Prioritize heading text accuracy over heading level correctness. The heading text content affects Google’s content understanding. The heading level does not affect rankings. A page with a single H1 containing “Welcome to Our Website” provides less semantic value than a page with three H1s each accurately describing a distinct content section. The optimization target is descriptive heading text, not heading level compliance. For the underlying mechanism of how Google processes heading hierarchy, see Heading Hierarchy Semantic Interpretation. For the parallel misconception about title tag character limits, see Heading Hierarchy Semantic Interpretation.
Do React, Angular, or Vue component architectures inherently create multiple H1 tag issues?
Modern component-based frameworks frequently produce multiple H1 tags because each component manages its own heading independently. A header component, a main content component, and a sidebar component may each contain an H1 element. This is valid HTML5 when components render within sectioning elements like article or section. There is no SEO penalty for this pattern. The concern is only warranted if multiple H1 tags contain competing topic descriptions that create genuine ambiguity about the page’s primary subject.
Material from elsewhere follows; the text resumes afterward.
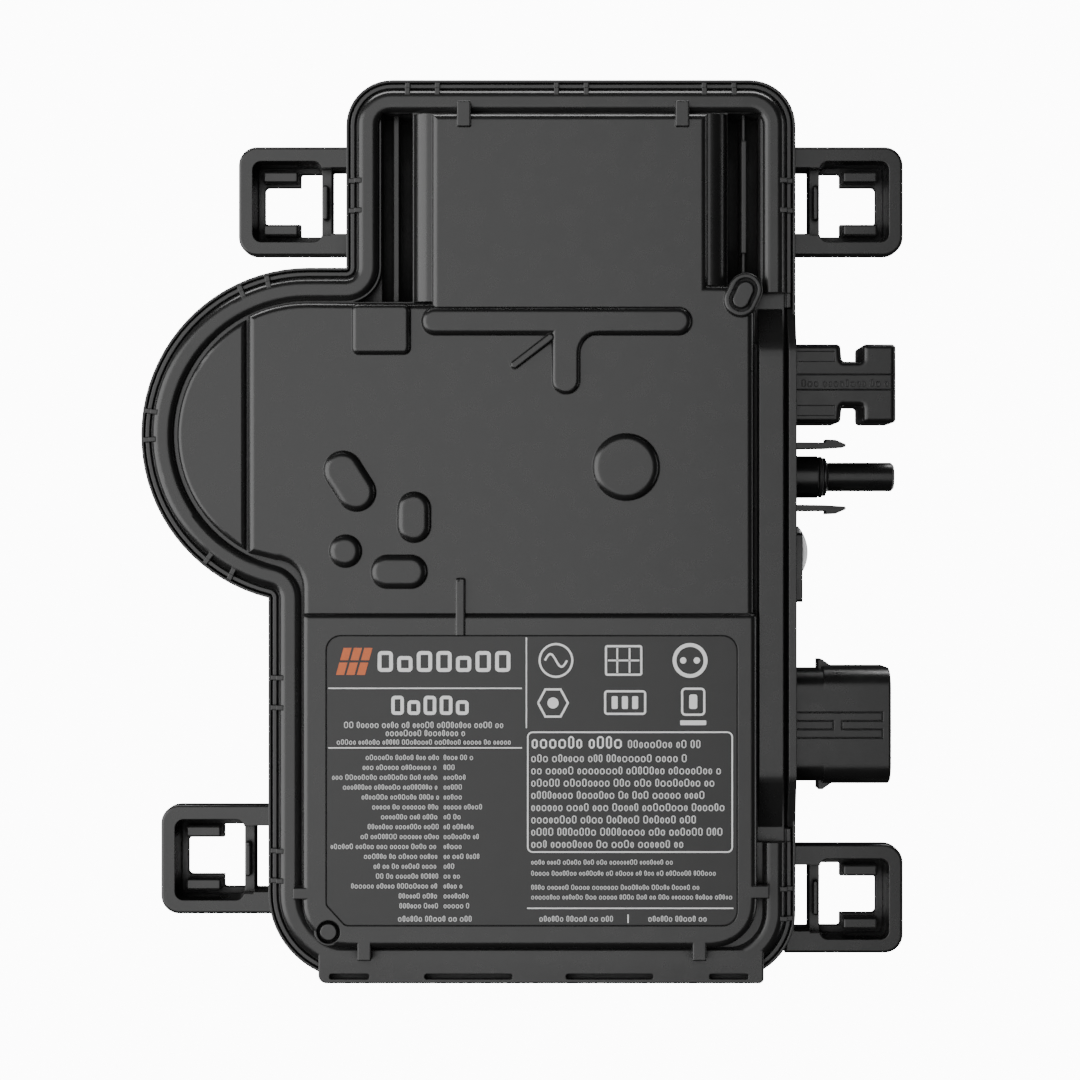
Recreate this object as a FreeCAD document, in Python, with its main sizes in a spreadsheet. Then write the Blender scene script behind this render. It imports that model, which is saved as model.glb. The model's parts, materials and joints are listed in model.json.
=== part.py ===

Should CMS theme developers default to a single H1 per page or allow multiple H1 tags?
A single H1 per page remains a good default for most CMS themes because it provides the clearest structural signal for both users and screen readers. However, themes using HTML5 sectioning elements with multiple content regions should not artificially restrict heading levels. The development decision should prioritize accessibility (screen reader navigation clarity) and content hierarchy clarity over SEO audit tool compliance. If the theme architecture genuinely requires multiple H1 tags in distinct sections, that pattern produces no ranking harm.
Does converting sidebar H1 tags to H2 or H3 elements produce any measurable SEO improvement?
No measurable SEO improvement results from converting sidebar or footer H1 tags to lower heading levels. Google’s systems use position, context, and visual rendering alongside heading tags to determine content structure. A sidebar H1 is not treated as the page’s primary heading simply because of its tag level. The conversion is worthwhile for accessibility compliance and code quality but should not be prioritized as an SEO remediation task. Developer time is better spent on content optimization or internal linking improvements.